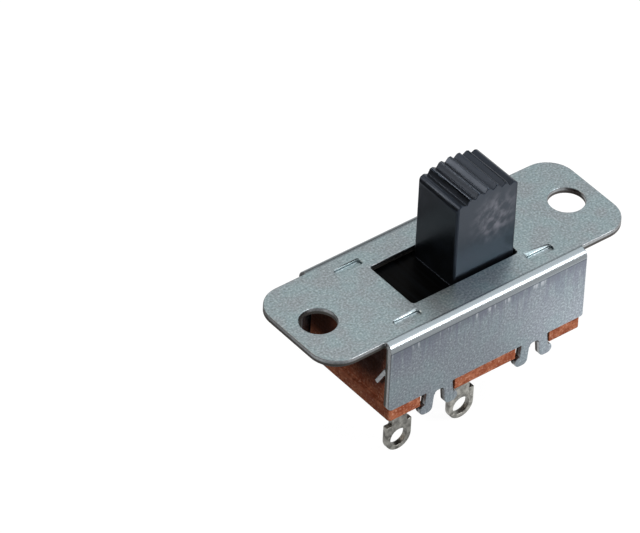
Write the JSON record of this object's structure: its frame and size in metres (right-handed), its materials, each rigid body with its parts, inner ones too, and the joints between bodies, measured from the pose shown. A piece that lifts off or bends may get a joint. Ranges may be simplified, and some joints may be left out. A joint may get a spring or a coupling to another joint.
{
  "type": "slide switch",
  "caption": "Panel-mounted slide switch: folded steel frame with two ears, ridged black knob in a slot, moulded base and solder lugs.",
  "frame": {"origin": "centre of the mounting plate's top face, midway between the two mounting holes", "axes": "+X along the slide and the row of mounting holes, +Z out through the panel, away from the terminals"},
  "size_m": [0.0348, 0.0132, 0.0253],
  "materials": {
    "plated_steel": "bright zinc plate, slightly blue-green",
    "phenolic": "moulded phenolic, satin, red-brown",
    "black_plastic": "moulded, semi-gloss",
    "tinned_brass": "tinned, satin",
    "silver": "silver alloy, polished",
    "copper_alloy": "rolled strip",
    "spring_steel": "drawn wire and polished ball"
  },
  "bodies": {
    "housing": {"mounting_frame": "plated_steel", "base_housing": "phenolic", "terminal_left": "tinned_brass", "terminal_centre": "tinned_brass", "contact_rivet_left": "silver", "contact_rivet_centre": "silver"},
    "slider": {"slider_knob": "black_plastic", "bridge_contact": "copper_alloy", "contact_spring_left": "spring_steel", "contact_spring_right": "spring_steel", "detent_ball": "spring_steel", "detent_spring": "spring_steel"}
  },
  "joints": [
    {"name": "knob_slide", "type": "slide", "parent": "housing", "child": "slider", "axis": [1, 0, 0], "range_m": [-0.0046, 0]}
  ]
}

————————

#### EXERCISE INSTRUCTIONS:
Write the material out exactly, with nothing left out.

#### RESPONSE TO THE TASK:
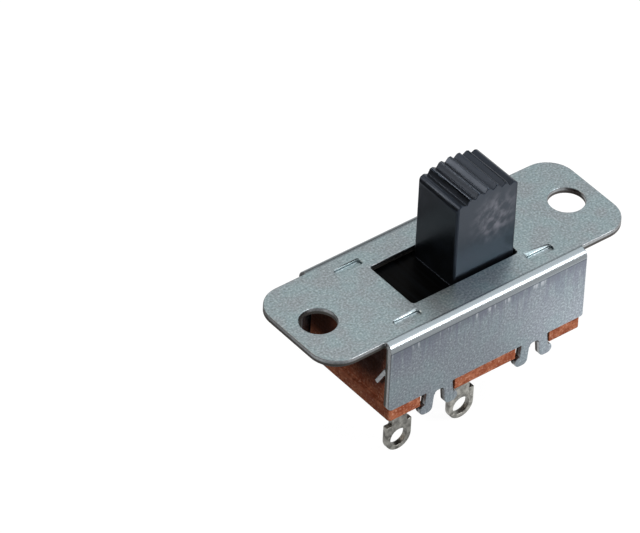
Write the JSON record of this object's structure: its frame and size in metres (right-handed), its materials, each rigid body with its parts, inner ones too, and the joints between bodies, measured from the pose shown. A piece that lifts off or bends may get a joint. Ranges may be simplified, and some joints may be left out. A joint may get a spring or a coupling to another joint.
{
  "type": "slide switch",
  "caption": "Panel-mounted slide switch: folded steel frame with two ears, ridged black knob in a slot, moulded base and solder lugs.",
  "frame": {"origin": "centre of the mounting plate's top face, midway between the two mounting holes", "axes": "+X along the slide and the row of mounting holes, +Z out through the panel, away from the terminals"},
  "size_m": [0.0348, 0.0132, 0.0253],
  "materials": {
    "plated_steel": "bright zinc plate, slightly blue-green",
    "phenolic": "moulded phenolic, satin, red-brown",
    "black_plastic": "moulded, semi-gloss",
    "tinned_brass": "tinned, satin",
    "silver": "silver alloy, polished",
    "copper_alloy": "rolled strip",
    "spring_steel": "drawn wire and polished ball"
  },
  "bodies": {
    "housing": {"mounting_frame": "plated_steel", "base_housing": "phenolic", "terminal_left": "tinned_brass", "terminal_centre": "tinned_brass", "contact_rivet_left": "silver", "contact_rivet_centre": "silver"},
    "slider": {"slider_knob": "black_plastic", "bridge_contact": "copper_alloy", "contact_spring_left": "spring_steel", "contact_spring_right": "spring_steel", "detent_ball": "spring_steel", "detent_spring": "spring_steel"}
  },
  "joints": [
    {"name": "knob_slide", "type": "slide", "parent": "housing", "child": "slider", "axis": [1, 0, 0], "range_m": [-0.0046, 0]}
  ]
}